Vengeance – Chicago Reader

Here’s a bit of local amusement park trivia that surfaces during Vengeance, director/writer/star BJ Novak’s (mostly) Texas-set, unclassifiable drama/comedy/thriller/murder mystery/philosophical rumination. The Six Flags amusement park franchise takes its name from the six nations that have claimed Texas: France, Spain, Mexico, the Republic of Texas, US, and Dixie. Who knew the Gurnee home of the world’s oldest wooden roller coaster has a shout-out to secessionism in its very name? Or so we’re told in Novak’s directorial debut.

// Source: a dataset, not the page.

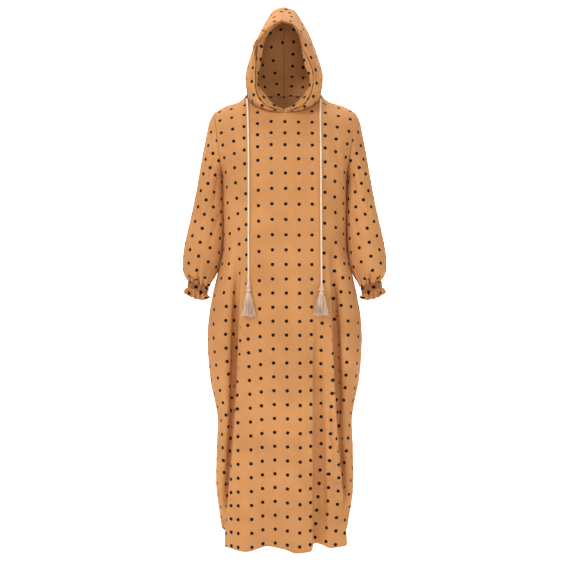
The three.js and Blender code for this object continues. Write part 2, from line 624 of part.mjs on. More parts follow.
// Each end of the drawcord comes out under the hood's base and hangs down the
// front, just clear of the cloth, to the top of its tassel.
const CORD_DIAMETER = 5.5;
const CORD_STEP = 2.8 * CORD_DIAMETER;
const CORD_ROUTES = {
  right: [
    [-114.5, -24.5, 9], [-114, -31, 3], [-113.3, -39.5, -4], [-112.6, -48.5, -12],
    [-111.6, -61.5, -25], [-110.4, -76.8, -45], [-109.4, -90.6, -70], [-108.6, -100.4, -100],
    [-107.8, -107.8, -140], [-107.2, -111.4, -185], [-107, -112, -235], [-107, -112.2, -290],
    [-107.2, -113, -345], [-107.4, -114.2, -400], [-107.3, -116.4, -455], [-107, -119.2, -505],
    [-107, -122.6, -532], [-107, -126.7, -557.7],
  ],
  left: [
    [114, -24.8, 8], [113.4, -32, 2], [112.7, -40.8, -5], [112, -49.8, -13],
    [111.4, -62.6, -26], [111, -77, -46], [111, -90.2, -70], [111.2, -100, -100],
    [111.5, -107.2, -140], [111.8, -110.6, -185], [112, -111, -235], [112.2, -111, -290],
    [112.5, -111.4, -345], [112.8, -112.6, -400], [113, -114.8, -455], [113.2, -118, -505],
    [113.3, -121.8, -540], [113.4, -127, -567.7],
  ],
};

// A tassel hangs from its own top: wound neck, bead, then the skirt's head,
// into which the strands are set. Its front leans out by tilt, and its skirt
// to the side by swing, in radians.
const TASSELS = {
  right: { top: [-107, -126.7, -558], neck: 18.7, tilt: 0.13, swing: 0 },
  left: { top: [113.4, -127, -568], neck: 6, tilt: 0.125, swing: 0.02 },
};
const TASSEL = {
  neckRadius: 5.4, waistRadius: 3.9, beadRadius: 8.2, beadHeight: 11, groove: 1.5,
  headRadius: 7.6, headWidest: 8, headHeight: 14, headFootRadius: 6.4,
  skirtLength: 72, strandRadius: 1.2, tipWave: 2.5,
};
const BEAD_SHOULDER = 0.8;        // share of the bead's radius near its ends
const HEAD_CORNERS = 12;
const SKIRT_SECTIONS = [
  { down: 0.1, halfWidth: 6.4, halfDepth: 6 },
  { down: 0.5, halfWidth: 13.6, halfDepth: 8.5 },
  { down: 1, halfWidth: 21, halfDepth: 10.6 },
];
const STRAND_RINGS = [
  { strands: 18, reach: 1 },
  { strands: 12, reach: 0.62 },
  { strands: 6, reach: 0.28 },
];

function cord({ side }) {
  const curve = new THREE.CatmullRomCurve3(CORD_ROUTES[side].map((p) => new THREE.Vector3(...p)));
  const section = new THREE.Shape();
  const corners = 8;
  const radius = CORD_DIAMETER / 2;
  for (let k = 0; k < corners; k += 1) {
    const turn = (2 * Math.PI * k) / corners;
    const draw = k === 0 ? 'moveTo' : 'lineTo';
    section[draw](radius * Math.cos(turn), radius * Math.sin(turn));
  }
  const steps = Math.round(curve.getLength() / CORD_STEP);
  const geometry = new THREE.ExtrudeGeometry(section, { steps, extrudePath: curve });
  return piece(`drawcord_${side}`, geometry, CREAM);
}

function toSolid(geometry) {
  const bare = geometry.clone();
  bare.deleteAttribute('normal');
  bare.deleteAttribute('uv');
  const merged = mergeVertices(bare, 1e-4);
  return new wasm.Manifold(new wasm.Mesh({
    numProp: 3,
    vertProperties: new Float32Array(merged.attributes.position.array),
    triVerts: new Uint32Array(merged.index.array),
  }));
}

function fromSolid(solid) {
  const mesh = solid.getMesh();
  const geometry = new THREE.BufferGeometry();
  geometry.setAttribute('position', new THREE.BufferAttribute(mesh.vertProperties, 3));
  geometry.setIndex(new THREE.BufferAttribute(mesh.triVerts, 1));
  geometry.computeVertexNormals();
  return geometry;
}

// A three-sided strand of the skirt, from inside the head to its tip.
function strand(skirtTop, reach, turn, tipDrop) {
  const sides = 3;
  const centres = SKIRT_SECTIONS.map(({ down, halfWidth, halfDepth }, k) => new THREE.Vector3(
    reach * halfWidth * Math.cos(turn),
    reach * halfDepth * Math.sin(turn),
    skirtTop - TASSEL.skirtLength * down - (k === SKIRT_SECTIONS.length - 1 ? tipDrop : 0),
  ));
  const positions = [];
  for (const centre of centres) {
    for (let k = 0; k < sides; k += 1) {
      const around = turn + (2 * Math.PI * k) / sides;
      positions.push(
        centre.x + TASSEL.strandRadius * Math.cos(around),
        centre.y + TASSEL.strandRadius * Math.sin(around),
        centre.z,
      );
    }
  }
  const faces = [0, 1, 2];
  for (let j = 0; j < centres.length - 1; j += 1) {
    for (let k = 0; k < sides; k += 1) {
      const [a, b] = [j * sides + k, j * sides + ((k + 1) % sides)];
      faces.push(a, a + sides, b + sides, a, b + sides, b);
    }
  }
  const last = (centres.length - 1) * sides;
  faces.push(last, last + 2, last + 1);
  return outwardGeometry(positions, faces);
}

function tassel({ side }) {
  const { top, neck, tilt, swing } = TASSELS[side];
  const beadTop = -neck - TASSEL.groove;
  const beadFoot = beadTop - TASSEL.beadHeight;
  const skirtTop = beadFoot - TASSEL.groove;
  const headFoot = skirtTop - TASSEL.headHeight;
  const profile = [
    [0, 0], [TASSEL.neckRadius, 0], [TASSEL.neckRadius, -neck], [TASSEL.waistRadius, beadTop],
    [TASSEL.beadRadius * BEAD_SHOULDER, beadTop - TASSEL.groove],
    [TASSEL.beadRadius, (beadTop + beadFoot) / 2],
    [TASSEL.beadRadius * BEAD_SHOULDER, beadFoot + TASSEL.groove],
    [TASSEL.waistRadius, beadFoot], [TASSEL.neckRadius, skirtTop],
    [TASSEL.headRadius, skirtTop - TASSEL.headWidest], [TASSEL.headFootRadius, headFoot],
    [0, headFoot],
  ].reverse();
  const head = new THREE.LatheGeometry(
    profile.map(([r, z]) => new THREE.Vector2(r, z)), HEAD_CORNERS);
  head.rotateX(Math.PI / 2);
  let solid = toSolid(head);
  for (const { strands, reach } of STRAND_RINGS) {
    for (let k = 0; k < strands; k += 1) {
      const turn = (2 * Math.PI * (k + reach)) / strands;
      const tipDrop = TASSEL.tipWave * Math.sin(2.4 * k + 5 * reach);
      solid = solid.add(toSolid(strand(skirtTop, reach, turn, tipDrop)));
    }
  }
  const mesh = piece(`tassel_${side}`, fromSolid(solid), BEIGE);
  mesh.position.set(...top);
  mesh.rotation.set(-tilt, swing, 0);
  return mesh;
}

// ---------------------------------------------------------------- assembly

const abaya = new THREE.Group();
abaya.add(...bodyPanel('front'), ...bodyPanel('back'));
for (const place of SIDES) {
  abaya.add(sleeve(place), cuff(place), hoodHalf(place), casing(place));
  abaya.add(cord(place), tassel(place));
}

export default abaya;
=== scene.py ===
import math
import bpy
import numpy as np
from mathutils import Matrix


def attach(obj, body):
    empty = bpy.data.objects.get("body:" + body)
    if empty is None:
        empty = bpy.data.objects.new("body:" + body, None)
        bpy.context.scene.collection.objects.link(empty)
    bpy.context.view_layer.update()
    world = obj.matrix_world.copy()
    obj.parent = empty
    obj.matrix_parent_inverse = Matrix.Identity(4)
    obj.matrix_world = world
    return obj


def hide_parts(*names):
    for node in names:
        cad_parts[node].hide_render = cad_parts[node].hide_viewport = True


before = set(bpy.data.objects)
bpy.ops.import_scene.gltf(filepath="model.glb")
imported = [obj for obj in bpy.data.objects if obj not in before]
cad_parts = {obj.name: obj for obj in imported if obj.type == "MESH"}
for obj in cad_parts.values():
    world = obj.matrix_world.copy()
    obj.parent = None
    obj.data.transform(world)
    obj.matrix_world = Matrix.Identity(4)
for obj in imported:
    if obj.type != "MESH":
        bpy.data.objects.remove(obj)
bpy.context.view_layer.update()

# A hooded abaya, filled out as it is worn, with nobody in it. Lengths are millimetres in the
# garment's own frame: +Z up, the front faces -Y, the wearer's left is +X. A sign of 1 stands
# for the wearer's left and -1 for the right.
MM = 0.001

# ------------------------------------------------------------------ camera

CAMERA = {"x": 3.1, "distance": 3700.0, "z": -568.0, "view_width": 1778.0}

def set_camera():
    """A level camera in front of the garment; its angle spans the view's width at the garment's middle."""
    data = bpy.data.cameras.new("studio_camera")
    data.sensor_fit = "HORIZONTAL"
    data.angle = 2 * math.atan(CAMERA["view_width"] / 2 / CAMERA["distance"])
    camera = bpy.data.objects.new("studio_camera", data)
    camera.location = (CAMERA["x"] * MM, -CAMERA["distance"] * MM, CAMERA["z"] * MM)
    camera.rotation_euler = (math.pi / 2, 0, 0)
    bpy.context.collection.objects.link(camera)
    bpy.context.scene.camera = camera

set_camera()

# ------------------------------------------------------------------ numbers

def lerp(a, b, t):
    return a + (b - a) * t

def smooth(t):
    t = np.clip(t, 0, 1)
    return t * t * (3 - 2 * t)

def bell(t):
    return np.exp(-t * t)

def through(keys, values, at):
    """Smooth curve through the table's points: cubic pieces whose slope at each point is the
    harmonic mean of the chords beside it, or level where they turn."""
    keys = np.asarray(keys, float)
    values = np.asarray(values, float)
    if keys[0] > keys[-1]:
        keys, values = keys[::-1], values[::-1]
    shape = (-1,) + (1,) * (values.ndim - 1)
    chord = np.diff(values, axis=0) / np.diff(keys).reshape(shape)
    slope = np.concatenate([chord[:1], chord[1:] * 0, chord[-1:]])
    before, after = chord[:-1], chord[1:]
    total = before + after
    same = before * after > 0
    slope[1:-1] = np.where(same, 2 * before * after / np.where(same, total, 1), 0)
    at = np.clip(np.asarray(at, float), keys[0], keys[-1])
    i = np.clip(np.searchsorted(keys, at, side="right") - 1, 0, len(keys) - 2)
    step = keys[i + 1] - keys[i]
    t = (at - keys[i]) / step
    extra = (1,) * (values.ndim - 1)
    t, step = t.reshape(t.shape + extra), step.reshape(step.shape + extra)
    return (values[i] * (1 + 2 * t) * (1 - t) ** 2 + values[i + 1] * t * t * (3 - 2 * t)
            + slope[i] * step * t * (1 - t) ** 2 + slope[i + 1] * step * t * t * (t - 1))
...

Vengeance continually upends expectations, sometimes with a pistol shot, sometimes with a quiet look, sometimes with a bit of dialogue that sounds like an aside at first but becomes more and more significant as the film continues.

Novak plays Ben Manalowitz, an insufferable New York writer who uses the emoji phrase “100 percent” the way some people use “like.” Ben doesn’t want to be a writer, he wants to be a “voice.” He is certain he has a podcast idea that will have a cultural impact bigger than the combined content of Ira Glass.

Ben’s podcast idea exploits the overdose death of a woman he hooked up with a few times. Before she OD’d on Oxy, Abilene (Lio Tipton) told her family Ben was the love of her life. Her brother Ty (Boyd Holbrook) insists Ben come to Texas for the funeral. Ben agrees when he realizes he can turn Abilene into “Dead White Girl,” a podcast commentary on mythmaking—both the myths we create about ourselves as individuals and as a nation.